Philosophy 101: Gypsies in the Palace




I have just returned from a family wedding in California, and during the trip, I got to thinking a lot about perspectives on sustainability, particularly when it comes to how we treat the environment.  It seems to me that there are two extremes in opinion.

First, there are those who view human beings as a pest on the Earth.  "Live lightly on the land," to this group, means to diminish human impact as much as possible.  Returning the Earth to a state that it would be in had humans not "interfered" would be ideal, if that were even possible.

Second, there are those who say that God gave humans dominion over the Earth, so we should use it as much as possible.  If it is ours to do with as we see fit, why not leave as big a footprint as we can?

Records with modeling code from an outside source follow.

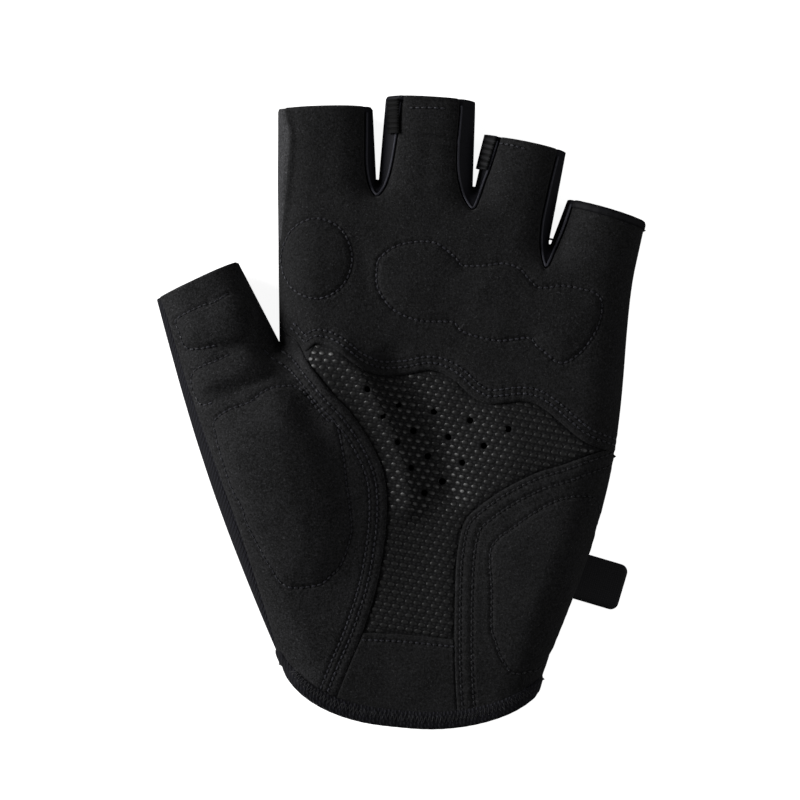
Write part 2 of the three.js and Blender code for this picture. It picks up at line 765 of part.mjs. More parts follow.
// Origin at the middle of the underside
const bounds = new THREE.Box3().setFromObject(group);
const middle = bounds.getCenter(new THREE.Vector3());
for (const mesh of group.children) {
  mesh.geometry.translate(-middle.x, -middle.y, -bounds.min.z);
}

export default group;
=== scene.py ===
"""Half-finger cycling glove lying palm up on a white table, dressed for the studio."""

import logging
import math
from collections.abc import Callable
from dataclasses import dataclass, field
from enum import Enum

import bmesh
import bpy
import numpy as np
from mathutils import Matrix, Vector


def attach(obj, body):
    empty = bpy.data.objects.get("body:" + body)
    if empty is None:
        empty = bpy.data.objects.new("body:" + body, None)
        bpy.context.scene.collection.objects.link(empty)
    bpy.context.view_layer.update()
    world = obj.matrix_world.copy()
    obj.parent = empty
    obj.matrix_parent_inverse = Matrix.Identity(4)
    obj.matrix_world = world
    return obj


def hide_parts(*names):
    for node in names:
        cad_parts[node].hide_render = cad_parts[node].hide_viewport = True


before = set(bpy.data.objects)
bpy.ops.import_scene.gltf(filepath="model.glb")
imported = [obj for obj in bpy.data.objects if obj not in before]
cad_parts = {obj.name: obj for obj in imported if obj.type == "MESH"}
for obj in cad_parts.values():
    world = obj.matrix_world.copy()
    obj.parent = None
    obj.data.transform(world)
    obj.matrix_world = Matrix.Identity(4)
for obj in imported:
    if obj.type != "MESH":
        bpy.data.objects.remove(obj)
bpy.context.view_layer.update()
LOG = logging.getLogger("glove")
MM = 0.001
TINY = 1e-9
SPECK = 1e-12
ENDLESS = 1e9
Socket = bpy.types.NodeSocket


def heading(lean: float) -> np.ndarray:
    """Gives the plan direction that leans from straight ahead.

    Args:
        lean: Degrees clockwise from the fingers' direction.

    Returns:
        A unit vector on the plan.
    """
    angle = math.radians(lean)
    return np.array([math.sin(angle), math.cos(angle)])


def right_of(way: np.ndarray) -> np.ndarray:
    """Turns a plan direction a quarter turn clockwise."""
    return np.array([way[1], -way[0]])


def left_of(ways: np.ndarray) -> np.ndarray:
    """Turns many plan directions a quarter turn anticlockwise."""
    return np.stack([-ways[:, 1], ways[:, 0]], axis=1)


def unit(start: np.ndarray, end: np.ndarray) -> np.ndarray:
    """Gives the unit direction from one plan point to another."""
    step = np.asarray(end, float) - np.asarray(start, float)
    return step / np.linalg.norm(step)


def smooth_step(share: np.ndarray) -> np.ndarray:
    """Eases a share from 0 to 1."""
    share = np.clip(share, 0.0, 1.0)
    return share * share * (3.0 - 2.0 * share)


def bump(away: np.ndarray, width: float) -> np.ndarray:
    """Gives a soft ridge profile that is 1 in the middle and fades over a width."""
    return np.exp(-((away / width) ** 2))


@dataclass
class Measure:
    """Many points' distances to a line, nearest points on it and lengths along it."""

    away: np.ndarray
    foot: np.ndarray
    arc: np.ndarray


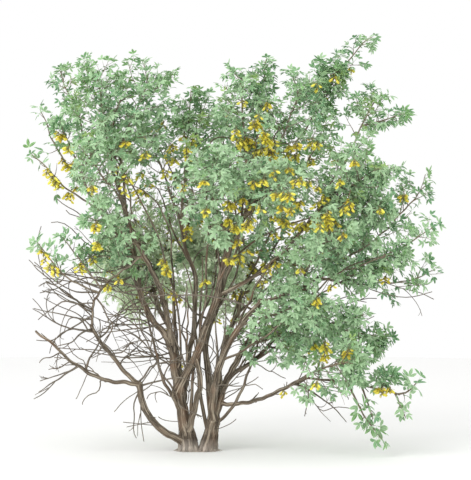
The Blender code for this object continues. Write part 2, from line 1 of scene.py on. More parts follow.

I take a middle approach.  (Although I am probably doomed for using both God and Jimmy Buffett in the same analogy.)  God has given us dominion, true, but that is like asking someone to housesit for you while you are on vacation.  You want your housesitter to enjoy:  have a beer from the fridge, sleep in the guest room, run a load of laundry, and use the hot tub.  After all, he or she is kind enough to take care of things while you are away.

However, you probably don't want your housesitter to throw a giant kegger, bust a hole in the wall, and drink up your vintage scotch.

So what are you going to do with the resources God has given?  Are you going to use them wisely and respectfully, or are you going to be one of the "Gypsies in the Palace?"